Gather each line in the entries that includes the string "lifts".

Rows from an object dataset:
* BEGIN *
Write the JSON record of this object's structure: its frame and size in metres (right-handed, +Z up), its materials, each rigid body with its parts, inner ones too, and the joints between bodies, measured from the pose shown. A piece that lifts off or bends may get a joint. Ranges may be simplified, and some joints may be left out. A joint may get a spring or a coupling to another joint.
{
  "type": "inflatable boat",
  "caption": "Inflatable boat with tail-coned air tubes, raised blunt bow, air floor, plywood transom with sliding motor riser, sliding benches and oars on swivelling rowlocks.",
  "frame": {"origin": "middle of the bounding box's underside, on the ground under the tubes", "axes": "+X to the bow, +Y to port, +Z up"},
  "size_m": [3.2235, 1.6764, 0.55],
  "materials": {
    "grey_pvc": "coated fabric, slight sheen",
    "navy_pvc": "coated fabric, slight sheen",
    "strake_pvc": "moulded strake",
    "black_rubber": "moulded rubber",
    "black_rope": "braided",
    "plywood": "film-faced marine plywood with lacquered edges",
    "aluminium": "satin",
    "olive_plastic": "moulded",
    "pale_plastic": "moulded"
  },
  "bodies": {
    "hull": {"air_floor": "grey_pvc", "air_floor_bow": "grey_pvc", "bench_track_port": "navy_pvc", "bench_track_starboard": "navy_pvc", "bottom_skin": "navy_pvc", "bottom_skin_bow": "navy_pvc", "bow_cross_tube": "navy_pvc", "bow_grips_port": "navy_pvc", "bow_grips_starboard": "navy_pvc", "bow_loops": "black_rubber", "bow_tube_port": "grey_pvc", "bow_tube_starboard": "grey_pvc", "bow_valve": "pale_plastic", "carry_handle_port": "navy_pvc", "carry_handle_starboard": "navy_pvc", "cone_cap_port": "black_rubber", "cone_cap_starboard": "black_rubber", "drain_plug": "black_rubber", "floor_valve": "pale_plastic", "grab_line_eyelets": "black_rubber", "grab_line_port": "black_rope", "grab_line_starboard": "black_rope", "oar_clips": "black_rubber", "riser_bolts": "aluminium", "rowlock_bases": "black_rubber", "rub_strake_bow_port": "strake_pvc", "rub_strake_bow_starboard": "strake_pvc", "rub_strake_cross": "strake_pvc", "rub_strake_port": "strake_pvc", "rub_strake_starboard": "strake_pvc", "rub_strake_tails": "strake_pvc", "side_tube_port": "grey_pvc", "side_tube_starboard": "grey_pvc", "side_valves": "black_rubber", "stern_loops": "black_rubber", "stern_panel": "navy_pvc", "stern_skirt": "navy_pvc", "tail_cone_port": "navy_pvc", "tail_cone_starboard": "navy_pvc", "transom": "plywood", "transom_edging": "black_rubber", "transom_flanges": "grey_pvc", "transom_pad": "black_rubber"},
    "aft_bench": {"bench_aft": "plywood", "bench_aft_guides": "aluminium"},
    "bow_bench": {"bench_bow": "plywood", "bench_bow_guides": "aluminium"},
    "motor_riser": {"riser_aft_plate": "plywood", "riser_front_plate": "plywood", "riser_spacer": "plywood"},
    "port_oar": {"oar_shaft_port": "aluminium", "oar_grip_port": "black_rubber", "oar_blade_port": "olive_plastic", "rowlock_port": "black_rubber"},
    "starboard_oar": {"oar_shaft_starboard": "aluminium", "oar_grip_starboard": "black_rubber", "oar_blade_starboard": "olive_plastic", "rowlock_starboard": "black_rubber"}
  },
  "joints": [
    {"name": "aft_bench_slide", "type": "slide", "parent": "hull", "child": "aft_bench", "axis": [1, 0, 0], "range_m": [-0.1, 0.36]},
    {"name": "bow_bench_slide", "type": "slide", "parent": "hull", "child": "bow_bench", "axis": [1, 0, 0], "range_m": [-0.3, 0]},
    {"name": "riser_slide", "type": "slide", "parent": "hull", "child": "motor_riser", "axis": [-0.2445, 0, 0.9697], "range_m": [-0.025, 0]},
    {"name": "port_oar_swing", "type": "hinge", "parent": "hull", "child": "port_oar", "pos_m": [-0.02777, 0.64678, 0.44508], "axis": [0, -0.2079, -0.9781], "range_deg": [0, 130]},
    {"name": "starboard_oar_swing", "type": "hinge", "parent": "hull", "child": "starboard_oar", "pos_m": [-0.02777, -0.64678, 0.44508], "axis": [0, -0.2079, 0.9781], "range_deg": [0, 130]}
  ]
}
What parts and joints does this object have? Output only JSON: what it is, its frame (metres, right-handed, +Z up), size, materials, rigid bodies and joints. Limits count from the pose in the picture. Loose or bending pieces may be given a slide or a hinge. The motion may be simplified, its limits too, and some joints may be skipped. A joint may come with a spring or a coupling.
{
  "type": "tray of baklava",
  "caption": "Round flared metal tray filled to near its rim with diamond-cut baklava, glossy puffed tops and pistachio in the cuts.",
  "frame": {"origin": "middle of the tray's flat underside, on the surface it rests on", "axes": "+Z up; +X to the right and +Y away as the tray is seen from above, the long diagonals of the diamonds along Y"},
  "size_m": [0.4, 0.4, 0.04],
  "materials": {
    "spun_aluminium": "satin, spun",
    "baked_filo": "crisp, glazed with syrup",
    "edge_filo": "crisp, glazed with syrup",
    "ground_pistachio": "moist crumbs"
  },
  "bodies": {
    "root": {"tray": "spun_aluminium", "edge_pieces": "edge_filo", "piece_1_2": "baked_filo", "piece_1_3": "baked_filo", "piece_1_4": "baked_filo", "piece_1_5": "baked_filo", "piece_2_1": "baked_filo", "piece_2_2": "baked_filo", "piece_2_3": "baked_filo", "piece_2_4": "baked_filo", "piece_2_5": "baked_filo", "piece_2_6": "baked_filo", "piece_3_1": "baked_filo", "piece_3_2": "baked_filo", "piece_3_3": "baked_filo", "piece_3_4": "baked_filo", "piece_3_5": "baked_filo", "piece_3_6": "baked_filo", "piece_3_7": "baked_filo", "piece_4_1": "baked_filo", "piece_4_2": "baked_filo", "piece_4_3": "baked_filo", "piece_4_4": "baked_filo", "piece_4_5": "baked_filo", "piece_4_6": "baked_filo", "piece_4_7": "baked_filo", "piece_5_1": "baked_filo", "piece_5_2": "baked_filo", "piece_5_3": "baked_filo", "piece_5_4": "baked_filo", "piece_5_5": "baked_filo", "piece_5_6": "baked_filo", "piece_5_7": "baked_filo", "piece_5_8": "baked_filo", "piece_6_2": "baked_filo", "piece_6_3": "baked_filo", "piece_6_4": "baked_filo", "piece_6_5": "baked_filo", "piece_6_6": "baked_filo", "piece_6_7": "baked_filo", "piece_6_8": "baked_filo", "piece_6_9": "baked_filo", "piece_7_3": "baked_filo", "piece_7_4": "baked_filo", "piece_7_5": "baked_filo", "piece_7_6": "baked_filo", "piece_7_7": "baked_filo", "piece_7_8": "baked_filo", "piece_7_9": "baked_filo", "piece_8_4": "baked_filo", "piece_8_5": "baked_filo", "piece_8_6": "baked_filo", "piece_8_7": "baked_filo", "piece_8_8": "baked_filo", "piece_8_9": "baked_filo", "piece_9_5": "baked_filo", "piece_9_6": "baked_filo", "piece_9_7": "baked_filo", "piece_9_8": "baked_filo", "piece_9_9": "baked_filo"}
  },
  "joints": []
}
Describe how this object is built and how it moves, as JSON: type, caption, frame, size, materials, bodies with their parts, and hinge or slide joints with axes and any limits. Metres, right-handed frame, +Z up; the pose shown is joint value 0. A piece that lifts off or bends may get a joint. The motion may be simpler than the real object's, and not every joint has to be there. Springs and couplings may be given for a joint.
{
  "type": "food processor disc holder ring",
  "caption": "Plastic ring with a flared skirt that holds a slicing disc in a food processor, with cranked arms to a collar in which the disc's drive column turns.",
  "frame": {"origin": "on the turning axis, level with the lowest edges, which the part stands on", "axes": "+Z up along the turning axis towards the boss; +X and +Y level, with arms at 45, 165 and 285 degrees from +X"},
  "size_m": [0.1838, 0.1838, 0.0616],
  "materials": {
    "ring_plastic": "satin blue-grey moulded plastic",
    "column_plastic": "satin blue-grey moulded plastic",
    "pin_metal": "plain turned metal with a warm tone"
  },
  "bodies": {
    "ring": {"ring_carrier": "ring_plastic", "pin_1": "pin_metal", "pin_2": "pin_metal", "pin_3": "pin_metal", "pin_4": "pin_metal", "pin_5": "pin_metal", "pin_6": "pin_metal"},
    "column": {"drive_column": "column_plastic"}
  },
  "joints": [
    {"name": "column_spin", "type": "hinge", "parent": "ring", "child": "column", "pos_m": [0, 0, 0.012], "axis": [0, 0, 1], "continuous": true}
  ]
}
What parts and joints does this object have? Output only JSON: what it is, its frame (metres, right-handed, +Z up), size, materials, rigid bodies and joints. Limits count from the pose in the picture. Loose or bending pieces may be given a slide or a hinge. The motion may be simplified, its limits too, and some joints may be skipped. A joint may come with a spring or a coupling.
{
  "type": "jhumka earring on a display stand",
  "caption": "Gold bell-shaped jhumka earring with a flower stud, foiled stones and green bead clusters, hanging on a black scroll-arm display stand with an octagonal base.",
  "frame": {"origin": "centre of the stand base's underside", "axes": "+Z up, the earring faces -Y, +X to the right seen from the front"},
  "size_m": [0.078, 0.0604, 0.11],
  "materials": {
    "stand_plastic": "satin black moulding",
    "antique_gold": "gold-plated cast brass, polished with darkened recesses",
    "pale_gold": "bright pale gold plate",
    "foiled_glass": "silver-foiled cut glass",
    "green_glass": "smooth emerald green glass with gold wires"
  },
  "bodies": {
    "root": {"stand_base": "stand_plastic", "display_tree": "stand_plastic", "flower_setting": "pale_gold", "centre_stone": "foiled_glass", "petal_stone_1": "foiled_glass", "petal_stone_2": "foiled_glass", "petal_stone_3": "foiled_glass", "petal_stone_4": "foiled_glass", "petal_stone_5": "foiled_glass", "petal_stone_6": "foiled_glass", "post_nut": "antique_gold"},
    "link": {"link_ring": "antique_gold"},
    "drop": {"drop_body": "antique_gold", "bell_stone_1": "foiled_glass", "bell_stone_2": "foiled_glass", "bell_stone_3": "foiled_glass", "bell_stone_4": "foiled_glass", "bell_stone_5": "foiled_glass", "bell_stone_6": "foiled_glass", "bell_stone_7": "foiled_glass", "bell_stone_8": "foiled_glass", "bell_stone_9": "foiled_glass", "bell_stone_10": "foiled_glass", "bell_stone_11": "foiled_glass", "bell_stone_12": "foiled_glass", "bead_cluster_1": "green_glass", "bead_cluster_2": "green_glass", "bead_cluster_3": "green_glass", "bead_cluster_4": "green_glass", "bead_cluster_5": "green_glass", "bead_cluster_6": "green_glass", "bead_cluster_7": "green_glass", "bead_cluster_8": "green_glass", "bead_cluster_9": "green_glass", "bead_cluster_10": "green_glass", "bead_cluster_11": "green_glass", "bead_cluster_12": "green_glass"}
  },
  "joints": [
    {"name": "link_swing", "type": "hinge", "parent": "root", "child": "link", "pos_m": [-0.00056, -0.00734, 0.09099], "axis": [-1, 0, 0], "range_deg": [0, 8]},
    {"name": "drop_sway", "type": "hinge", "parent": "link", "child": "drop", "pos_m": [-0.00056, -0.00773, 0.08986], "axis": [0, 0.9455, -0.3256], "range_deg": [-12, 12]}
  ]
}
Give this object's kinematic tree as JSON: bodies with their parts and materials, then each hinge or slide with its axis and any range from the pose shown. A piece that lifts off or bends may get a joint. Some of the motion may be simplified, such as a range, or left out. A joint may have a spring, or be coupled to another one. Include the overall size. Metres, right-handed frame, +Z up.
* END *
The solution.
Write the JSON record of this object's structure: its frame and size in metres (right-handed, +Z up), its materials, each rigid body with its parts, inner ones too, and the joints between bodies, measured from the pose shown. A piece that lifts off or bends may get a joint. Ranges may be simplified, and some joints may be left out. A joint may get a spring or a coupling to another joint.
Describe how this object is built and how it moves, as JSON: type, caption, frame, size, materials, bodies with their parts, and hinge or slide joints with axes and any limits. Metres, right-handed frame, +Z up; the pose shown is joint value 0. A piece that lifts off or bends may get a joint. The motion may be simpler than the real object's, and not every joint has to be there. Springs and couplings may be given for a joint.
Give this object's kinematic tree as JSON: bodies with their parts and materials, then each hinge or slide with its axis and any range from the pose shown. A piece that lifts off or bends may get a joint. Some of the motion may be simplified, such as a range, or left out. A joint may have a spring, or be coupled to another one. Include the overall size. Metres, right-handed frame, +Z up.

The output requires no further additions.